First Utterance has a concept, and a creepy one at that. I think some who could easily take watching a film that has such themes and would not assume that the filmmaker is someone who condones brutal behavior have a harder time with music that deals with the same subject matter. Like lyrics are supposed to be authentic and heartfelt and not fictitious or something. Just because one writes about defiling a virgin in song, poem, novel or film does not mean that one condones the act, nor does listening to it or reading it mean that you condone it. And just because you tell a pagan story does not necessarily make you a pagan -- I mention this because some religious people are offended by it, and think it's Satanism. Sure, some might say that you're sick for being entertained by it or writing about it, but that's another angle. Incidentally, I think that the film The Wicker Man with its pagan themes works well with First Utterance (and I recommend the soundtrack to folk lovers who love pastoral music with creepy undertones). And no, I have not forgotten that I'm here to talk about To Keep From Crying, but it is hard not to compare it to First Utterance, and for me too when I first heard To Keep From Crying I couldn't help but compare it to the debut, and while I was pleasantly surprised by To keep From Crying because I had low expectations, it did seem on the whole a poor follow-up album. It's over the years that I've come to rate To keep From Crying much more highly and think that it's a very good album in its own right.

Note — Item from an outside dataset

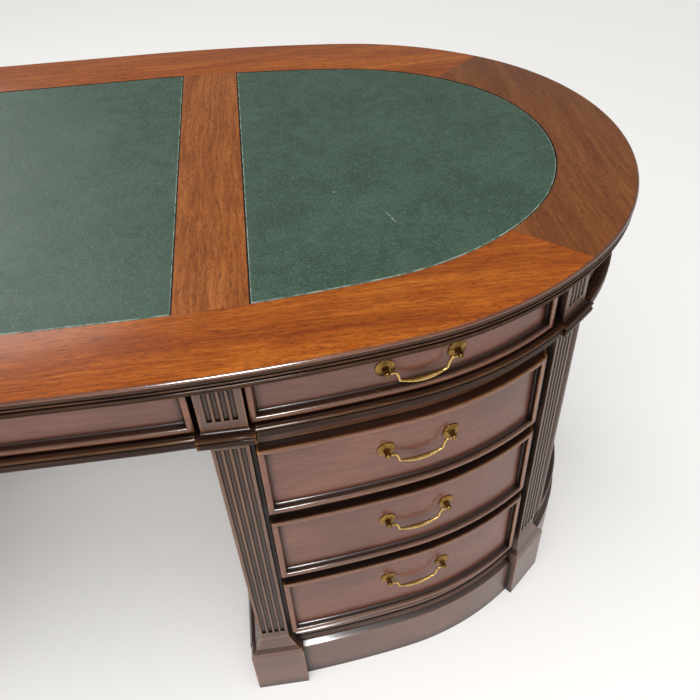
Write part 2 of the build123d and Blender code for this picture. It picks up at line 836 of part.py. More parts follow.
# A framed panel that follows the bow of the right end
def end_panel(bottom, top, back):
    with BuildPart() as panel:
        with BuildSketch(Plane.XY.offset(bottom)):
            draw_oval(frame_front)
            draw_oval(back, mode=Mode.SUBTRACT)
            draw_window(0, desk_length, -end_panel_half, end_panel_half, mode=Mode.INTERSECT)
        extrude(amount=top - bottom)
        with BuildSketch(Plane.XY.offset(bottom + field_margin)):
            draw_oval(frame_front - overrun)
            draw_oval(field_front, mode=Mode.SUBTRACT)
            draw_window(0, desk_length, field_margin - end_panel_half,
                        end_panel_half - field_margin, mode=Mode.INTERSECT)
        extrude(amount=top - bottom - 2 * field_margin, mode=Mode.SUBTRACT)
    return panel.part


# Fixed framed panels that close the ends and the back, in the drawers' style
panel_bottom = plinth_height + 2 * rail_gap
save_pair(end_panel(panel_bottom, upper_drawer_top, carcass_front), "end_panel")

with BuildPart() as frieze_end_panels:
    add(end_panel(frieze_drawer_bottom, frieze_drawer_top, cornice_back))
    mirror(about=Plane.YZ)
save(frieze_end_panels.part, "frieze_end_panels")


def back_panel(left, right, bottom, top, back):
    front = framed_front(left, right, bottom, top, back)
    with BuildPart() as panel:
        mirror(front, about=Plane.XZ)
    return panel.part


save_pair(back_panel(drawer_left, drawer_right, panel_bottom, upper_drawer_top, carcass_front),
          "back_panel")

with BuildPart() as frieze_back_panels:
    add(back_panel(drawer_left, drawer_right, frieze_drawer_bottom, frieze_drawer_top,
                   cornice_back))
    mirror(about=Plane.YZ)
    add(back_panel(-kneehole_drawer_half, kneehole_drawer_half, frieze_drawer_bottom,
                   frieze_drawer_top, cornice_back))
save(frieze_back_panels.part, "frieze_back_panels")
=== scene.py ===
import math

import bpy
from mathutils import Matrix, Vector


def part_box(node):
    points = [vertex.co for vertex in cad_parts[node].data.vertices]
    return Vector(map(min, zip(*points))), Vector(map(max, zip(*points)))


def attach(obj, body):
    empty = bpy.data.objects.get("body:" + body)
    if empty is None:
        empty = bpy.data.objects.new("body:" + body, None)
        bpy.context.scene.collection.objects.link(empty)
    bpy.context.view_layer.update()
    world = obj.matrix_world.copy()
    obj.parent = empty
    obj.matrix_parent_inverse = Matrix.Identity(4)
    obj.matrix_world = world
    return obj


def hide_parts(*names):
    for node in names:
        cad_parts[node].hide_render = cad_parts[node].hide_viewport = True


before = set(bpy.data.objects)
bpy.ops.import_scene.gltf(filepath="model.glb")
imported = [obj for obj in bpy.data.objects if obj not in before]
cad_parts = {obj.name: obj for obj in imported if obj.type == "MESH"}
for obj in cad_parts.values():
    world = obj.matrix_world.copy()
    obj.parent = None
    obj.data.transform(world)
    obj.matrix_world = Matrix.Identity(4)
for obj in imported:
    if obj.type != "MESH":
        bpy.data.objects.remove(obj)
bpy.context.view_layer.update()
print("desk loaded:", len(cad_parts), "pieces")


# One output of a node: sums on it add Math nodes
class Flow:
    def __init__(self, board, socket):
        self.board = board
        self.socket = socket

    def sum(self, operation, first, second=0.0):
        return self.board.node("Math", {"operation": operation}, {0: first, 1: second})

    def __add__(self, other):
        return self.sum("ADD", self, other)

    def __radd__(self, other):
        return self.sum("ADD", other, self)

    def __sub__(self, other):
        return self.sum("SUBTRACT", self, other)

    def __rsub__(self, other):
        return self.sum("SUBTRACT", other, self)

    def __mul__(self, other):
        return self.sum("MULTIPLY", self, other)

    def __rmul__(self, other):
        return self.sum("MULTIPLY", other, self)

    def __pow__(self, other):
        return self.sum("POWER", self, other)


# One material and its nodes
class Finish:
    def __init__(self, name):
        self.material = bpy.data.materials.new(name)
        self.material.use_nodes = True
        self.tree = self.material.node_tree
        self.shader = self.tree.nodes["Principled BSDF"]

    def node(self, kind, settings=None, sockets=None, out=0):
        made = self.tree.nodes.new("ShaderNode" + kind)
        for name, value in (settings or {}).items():
            if name == "stops":
                ramp = made.color_ramp
                while len(ramp.elements) < len(value):
                    ramp.elements.new(0.5)
                for element, (place, colour) in zip(ramp.elements, value):
                    element.position = place
                    element.color = colour
            else:
                setattr(made, name, value)
        for name, value in (sockets or {}).items():
            if isinstance(value, Flow):
                self.tree.links.new(value.socket, made.inputs[name])
            else:
                made.inputs[name].default_value = value
        return Flow(self, made.outputs[out])

    def place(self, turn=(0, 0, 0), scale=(1, 1, 1)):
        here = self.node("TexCoord", out="Object")
        return self.node("Mapping", {}, {"Vector": here, "Rotation": turn, "Scale": scale})

    # the place along the grain, pushed sideways by a slow noise so that the grain wanders
    def grain(self, turn, scale, wander):
        along = self.place(turn=turn)
        drift = self.node("TexNoise", {}, {"Vector": along, "Scale": 5.0, "Detail": 2.0}, out="Color")
        pushed = self.node("VectorMath", {"operation": "MULTIPLY_ADD"},
                           {0: drift, 1: (0, wander, wander), 2: along})
        return self.node("VectorMath", {"operation": "MULTIPLY"}, {0: pushed, 1: scale})

    def noise(self, where, scale, detail=4, rough=0.5, bend=0.0):
        return self.node("TexNoise", {}, {"Vector": where, "Scale": scale, "Detail": detail,
                                          "Roughness": rough, "Distortion": bend})

    def span(self, value, low, high, start=0.0, end=1.0):
        return self.node("MapRange", {"clamp": True}, {"Value": value, "From Min": low,
                                                       "From Max": high, "To Min": start,
                                                       "To Max": end})

    # the middle of a noise stretched between two values
    def between(self, noise, values):
        return self.span(noise, 0.3, 0.7, values[0], values[1])

    def ramp(self, value, *stops):
        return self.node("ValToRGB", {"stops": stops}, {0: value})

    def blend(self, amount, first, second):
        return self.node("Mix", {"data_type": "RGBA"}, {0: amount, 6: first, 7: second}, out=2)

    # 1 deep inside corners and hollows within a reach, 0 on open faces
    def hollow(self, reach, deep, clear, alone):
        shade = self.node("AmbientOcclusion", {"samples": 8, "only_local": alone},
                          {"Distance": reach}, out="AO")
        return self.span(shade, deep, clear, 1.0, 0.0)

    # 1 along sharp outer edges within a reach, 0 away from them
    def arris(self, reach):
        shade = self.node("AmbientOcclusion", {"samples": 6, "inside": True, "only_local": True},
                          {"Distance": reach}, out="AO")
        return self.span(shade, 0.5, 0.95, 1.0, 0.0)

    # follows how far a face looks up, from 0 at low to 1 at high
    def topside(self, low, high):
        facing = self.node("SeparateXYZ", {}, {0: self.node("TexCoord", out="Normal")}, out=2)
        return self.span(facing, low, high)

    # a bump from a height, over edges that catch the light as if they were rounded
    def bump(self, height, strength, depth, rounding=0.0):
        sockets = {"Height": height, "Strength": strength, "Distance": depth}
        if rounding:
            sockets["Normal"] = self.node("Bevel", {"samples": 4}, {"Radius": rounding})
        return self.node("Bump", {}, sockets)

    # how far a point of the top lies from a line between two places
    def awayFrom(self, start, end):
        here = self.node("SeparateXYZ", {}, {0: self.place()})
        across = Flow(self, here.socket.node.outputs[1])
        run = (end[0] - start[0], end[1] - start[1])
        length = math.hypot(*run)
        way = (run[0] / length, run[1] / length)
        fromX, fromY = here - start[0], across - start[1]
        along = self.span(fromX * way[0] + fromY * way[1], 0, length, 0, length)
        offX, offY = fromX - along * way[0], fromY - along * way[1]
        return (offX * offX + offY * offY) ** 0.5

    def set(self, **sockets):
        for name, value in sockets.items():
            socket = self.shader.inputs[name.replace("_", " ")]
            if isinstance(value, Flow):
                self.tree.links.new(value.socket, socket)
            else:
                socket.default_value = value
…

So... some are highly critical of the band Comus based solely on First Utterance, while others are highly critical of To Keep From Crying based on their love of First Utterance. Comus is losing out either way. I think each is very good in its own way, and in the ways that they overlap since despite the differences, both albums have musical similarities.

Like the earlier Comus album, this album also has plenty of beauty and a level of eccentricity. Like with F.U. the vocals on To Keep from Crying will grate with some at times. Yes, this is not the acid folk masterpiece that First Utterance is, the direction has changed, but there's still plenty to love in this album. Some of the music on this album would not be musically out of place on F.U. To Keep From Crying is not a harrowing experience, nothing wrong with up-beat, and there is much for varied tastes to enjoy.

From the moment I heard this album I thought the songs "Children of the Universe" and "To Keep From Crying" absolutely terrific which mix beautiful folk with an electrifying rock dynamic, and have fabulous build-ups. Five star songs. Wonderful! I also loved "Touch Down", "Waves and Caves", and the bluesy "Get Yourself a Man" is for me a real treat. That's already most of the album, but I didn't like the rest of the album much. As the years passed I found that I really like the whole album, and I appreciate the contrasts in the album. There's more going on in this album than you might notice at first -- it's not some lame slice of commercial pap, though it is more commercial than F.U. It is a different beast. The To Keep From Crying beast wants to be played, cause to not play it would make it sad, but doesn't want to play, play, play with you in a most bestial manner.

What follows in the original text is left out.